L’attentat est intervenu à quelques jours de la visite à Paris du président iranien Rohani, visite mal préparée et mal engagée mais qui devait amorcer un rapprochement des positions française et iranienne. La visite a été immédiatement annulée. L’attentat a eu lieu dans un quartier « mixte » de Beyrouth, effectivement chiite, mais jouxtant un camp de réfugiés palestiniens sunnites. Si vous reliez les succès militaires russo-iraniens du moment en Syrie, l’objectif de l’EI d’attiser les tensions communautaires et confessionnelles pour affaiblir le Hezbollah et donc l’Iran, la crise institutionnelle libanaise qui battait son plein pour la désignation d’un président de la République susceptible de satisfaire Ryad et Téhéran, enfin le rôle central du Hezbollah dans la vie politique libanaise et son affaiblissement tout aussi cardinal aux yeux de certains, vous avez un faisceau de présomptions intéressant.
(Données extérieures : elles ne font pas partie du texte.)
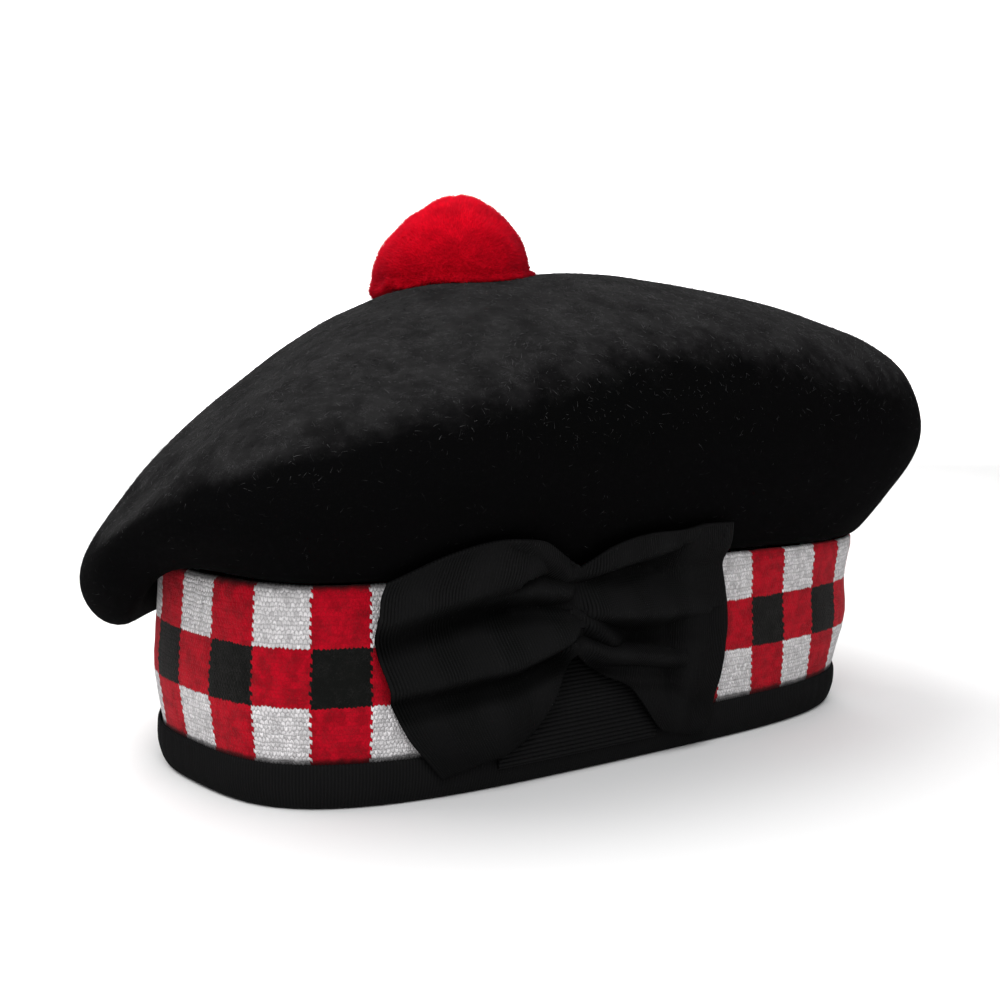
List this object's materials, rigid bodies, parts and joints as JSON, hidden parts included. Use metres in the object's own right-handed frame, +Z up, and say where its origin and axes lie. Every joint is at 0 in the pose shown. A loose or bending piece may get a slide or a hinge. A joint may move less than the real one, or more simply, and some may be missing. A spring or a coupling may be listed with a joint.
{
  "type": "balmoral bonnet",
  "caption": "Balmoral bonnet: round black felted crown over a red, white and black diced band, ribbed ribbon binding, gathered ribbon bow on one side and a red wool toorie on top.",
  "frame": {"origin": "middle of the bonnet's box in plan, on the surface that the binding rests on", "axes": "+Z up, the bonnet's front at -X, its back at +X, and the bow on the -Y side, which is the wearer's left"},
  "size_m": [0.265, 0.163, 0.1548],
  "materials": {
    "crown_felt": "black milled wool with a short fuzzy nap",
    "band_knit": "felted knit, diced in red, white and black",
    "ribbon_grosgrain": "black ribbed ribbon with a low sheen",
    "toorie_wool": "bright red clipped wool"
  },
  "bodies": {
    "root": {"crown": "crown_felt", "diced_band": "band_knit", "binding": "ribbon_grosgrain", "bow_tail": "ribbon_grosgrain", "bow": "ribbon_grosgrain", "toorie": "toorie_wool"}
  },
  "joints": []
}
Mais je ne saurais vous dire si l’Etat islamique fonctionne de manière centralisée ou pas. Je pense qu’il a plusieurs modes de fonctionnement et d’activation de ses réseaux et cellules terroristes et que cela fonctionne assez différemment en Europe et dans la région. Il y a les attentats « en auto-saisine », comme ceux qui ensanglantent nos rues, et ceux qui peuvent être commandités d’en haut et réalisés au moment jugé le plus opportun.